If I had to limit my shopping to one neighbourhood in one city, it would be the centro storico of Florence. Gerard [Loft] is one store I’d want access to all the time. As are Ginori, the china shop; Pampaloni, a silversmiths full of exquisite things; the amazing Luisa via Roma, of course, and Calvani for shoes. Always with a stop-off at Procacci for a snack of panini al tartufo. Calvani, Via Degli Speziali 7r (+3905-5265 4605). Gerard Loft, Via dei Pecori 34-36 (+3905-528 2491). Luisa Via Roma, Via Roma 19-21 (+3905-521 7826). Pampaloni, Via Porta Rossa 99 r (+3905-528 9094). Procacci, Via de’ Tornabuoni 64 (+3905-521 1656). Richard Ginori, Viale Giulio Cesare 5 (+3905-542 049).

The best gift I’ve given recently is a ceramic sculpture by a Japanese artist called Makiko Nakamura – she’s a student at the RCA, graduating this year. It’s called Diamond Killed a Dog; basically, a diamond-shaped container sitting atop a cute little dog.

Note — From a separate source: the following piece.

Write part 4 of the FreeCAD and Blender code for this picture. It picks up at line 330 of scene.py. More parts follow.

And it comes with this incredible story about how the diamond killed the dog. It’s gorgeous. So singular.

And the best one I’ve received is a genuine Piranesi print, drawn from the original plates of his series Antichità Romane. It’s the Volume Two frontispiece. The scales are just astonishing; the teeny, teeny little people imply that these structures are just enormous. It has more fantasy than the others in the series, which were intended more as documents.

My favourite room is in my house in Italy. I recently converted the stalla, which has two exquisite brick arches, into a living space. It had literally been for farm animals for centuries; now it has scale and dignity, and light, plus a view to die for – over the Crete Senesi towards Siena – which you see through a pair of glass doors. So you can sit there in the winter, next to a big fire, and look at this landscape. There’s also an early-medieval grain store in the ground, which is an amphora shape, 2.5m deep. We put a simple sheet of glass over it, so you can look down into it. The house was built on what was an Etruscan settlement, and it continues to tell me stories, has done so for 20 years.

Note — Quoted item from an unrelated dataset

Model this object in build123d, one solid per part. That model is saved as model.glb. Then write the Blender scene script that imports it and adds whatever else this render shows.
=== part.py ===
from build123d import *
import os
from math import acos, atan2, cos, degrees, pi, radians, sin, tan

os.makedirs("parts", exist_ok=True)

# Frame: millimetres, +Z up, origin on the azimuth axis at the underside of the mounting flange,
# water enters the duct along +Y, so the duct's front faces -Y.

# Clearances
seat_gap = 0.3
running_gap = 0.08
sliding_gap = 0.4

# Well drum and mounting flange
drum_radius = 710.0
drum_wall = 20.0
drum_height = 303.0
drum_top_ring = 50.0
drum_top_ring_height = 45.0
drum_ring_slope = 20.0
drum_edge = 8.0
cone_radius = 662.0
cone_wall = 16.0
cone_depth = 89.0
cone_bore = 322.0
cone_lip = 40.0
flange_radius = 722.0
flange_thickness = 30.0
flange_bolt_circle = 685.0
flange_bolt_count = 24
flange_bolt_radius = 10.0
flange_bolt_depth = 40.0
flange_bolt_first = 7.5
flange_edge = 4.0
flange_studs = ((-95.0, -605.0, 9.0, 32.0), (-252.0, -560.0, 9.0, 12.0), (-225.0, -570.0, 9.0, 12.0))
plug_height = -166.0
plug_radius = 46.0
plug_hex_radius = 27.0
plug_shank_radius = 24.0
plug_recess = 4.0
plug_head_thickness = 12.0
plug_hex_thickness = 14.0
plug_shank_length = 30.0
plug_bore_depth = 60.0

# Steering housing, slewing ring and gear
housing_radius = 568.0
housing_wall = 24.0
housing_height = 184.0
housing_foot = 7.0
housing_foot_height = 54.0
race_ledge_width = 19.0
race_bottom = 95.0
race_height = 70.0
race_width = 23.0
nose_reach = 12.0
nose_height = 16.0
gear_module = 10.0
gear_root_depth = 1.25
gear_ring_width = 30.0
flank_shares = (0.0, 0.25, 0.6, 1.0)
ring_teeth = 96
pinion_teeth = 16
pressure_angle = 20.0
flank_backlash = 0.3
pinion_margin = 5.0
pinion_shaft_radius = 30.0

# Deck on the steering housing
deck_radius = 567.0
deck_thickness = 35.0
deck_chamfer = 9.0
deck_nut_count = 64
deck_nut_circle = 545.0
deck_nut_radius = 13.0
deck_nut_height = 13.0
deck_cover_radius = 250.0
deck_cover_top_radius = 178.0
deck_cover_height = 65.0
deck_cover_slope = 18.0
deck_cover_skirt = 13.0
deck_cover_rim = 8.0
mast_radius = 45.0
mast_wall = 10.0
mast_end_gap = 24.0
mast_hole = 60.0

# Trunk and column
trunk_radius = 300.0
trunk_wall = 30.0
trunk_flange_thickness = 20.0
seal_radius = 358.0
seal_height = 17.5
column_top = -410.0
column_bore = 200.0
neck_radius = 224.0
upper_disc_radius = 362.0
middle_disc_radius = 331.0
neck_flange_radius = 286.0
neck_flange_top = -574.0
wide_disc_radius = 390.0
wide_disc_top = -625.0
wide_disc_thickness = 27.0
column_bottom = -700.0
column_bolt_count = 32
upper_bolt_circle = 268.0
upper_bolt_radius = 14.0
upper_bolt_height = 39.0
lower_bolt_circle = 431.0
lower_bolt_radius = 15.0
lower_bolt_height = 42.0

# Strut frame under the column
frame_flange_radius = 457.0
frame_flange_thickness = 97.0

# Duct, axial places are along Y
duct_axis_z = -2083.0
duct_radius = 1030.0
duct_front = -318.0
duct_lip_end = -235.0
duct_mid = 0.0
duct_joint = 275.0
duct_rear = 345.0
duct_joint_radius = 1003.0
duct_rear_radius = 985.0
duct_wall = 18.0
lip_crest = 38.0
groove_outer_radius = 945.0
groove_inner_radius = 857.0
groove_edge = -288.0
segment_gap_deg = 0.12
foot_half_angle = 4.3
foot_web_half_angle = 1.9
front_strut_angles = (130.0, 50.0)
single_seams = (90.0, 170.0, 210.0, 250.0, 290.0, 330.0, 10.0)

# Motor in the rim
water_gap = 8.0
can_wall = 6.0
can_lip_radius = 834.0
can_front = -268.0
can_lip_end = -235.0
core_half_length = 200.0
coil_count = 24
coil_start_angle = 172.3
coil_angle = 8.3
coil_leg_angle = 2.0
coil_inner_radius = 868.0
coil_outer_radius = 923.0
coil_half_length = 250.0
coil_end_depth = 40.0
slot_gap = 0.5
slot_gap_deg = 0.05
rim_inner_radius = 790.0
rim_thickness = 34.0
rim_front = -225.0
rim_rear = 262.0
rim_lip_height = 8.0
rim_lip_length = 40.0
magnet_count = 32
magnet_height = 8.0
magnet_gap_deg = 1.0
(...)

An indulgence I’d never forego is the gym; but because I do it to be healthy and sane, I suppose it’s more of a necessity. So let’s say good wine, then. That’s a reasonable answer. Southern Tuscan wine. Because I love its characteristics, it’s the one I know most about. I love it when you know about something you enjoy, the enriched experience of it. There’s one produced by Castello di Potentino, in the Maremma – a red called Montecucco; just divine.

The people I rely on for personal grooming and style are my web designer, Jean-Michel Dentand. I suppose he’s a bit like a tailor, no? In the sense that he shapes the way I’m perceived; he “dresses” me for the internet. And I do like to go to Tricker’s. Tricker’s, 67 Jermyn Street, London SW1 (020-7930 6395;

The city I’d live in if I didn’t live in London is Rio de Janeiro because it’s the most beautiful and vigorous city in the world. It’s got this unbelievably sexy landscape, with the city filling up all the space in between and tipping, literally, into the ocean – so the people live this hybrid lifestyle between beach and metropolis. There’s the Jardim Botânico, and the beautiful Chácara do Céu museum in Santa Teresa, with an impressionist collection of paintings. And there’s a wonderful club called Zero Zero. But I like the whole thing, even Lapa and the bits of downtown and Santa Teresa. It’s blowsy, it’s all out there; uninhibited. And it’s musical, and physical – and, of course, super-energised by being in a place that is a forcing ground of the world’s issues; wealth and deprivation, privilege and suppression, always with the undercurrent of violence. Jardim Botânico do Rio de Janeiro, Museu Chácara do Céu, Rua Murtinho Nobre 93 (+5521-3970 1126; 00 (Zero Zero), Avenida Padre Leonel Franca 240 (+5521-2540 8041;

In my fridge you’ll always find Parmigiano Reggiano, from the local co-op supermarket in Sinalunga. I don’t believe in getting these little slivers when I can bring a big, stonking piece of the real thing home.

If I weren’t doing what I do, I would be a director of films, because I see things in sequence and in stories. I see everything – design, architecture – in terms of narrative, not necessarily continuous, but cut out. It’s through a sort of projected experience that I can design things; I see them first where they are, how they’ll be. I try to imagine a product, and turning it into being. I imagine a film narrative is like that. I particularly admire Almodóvar. He captures a combination of chaos and real life. He really exposes human nature.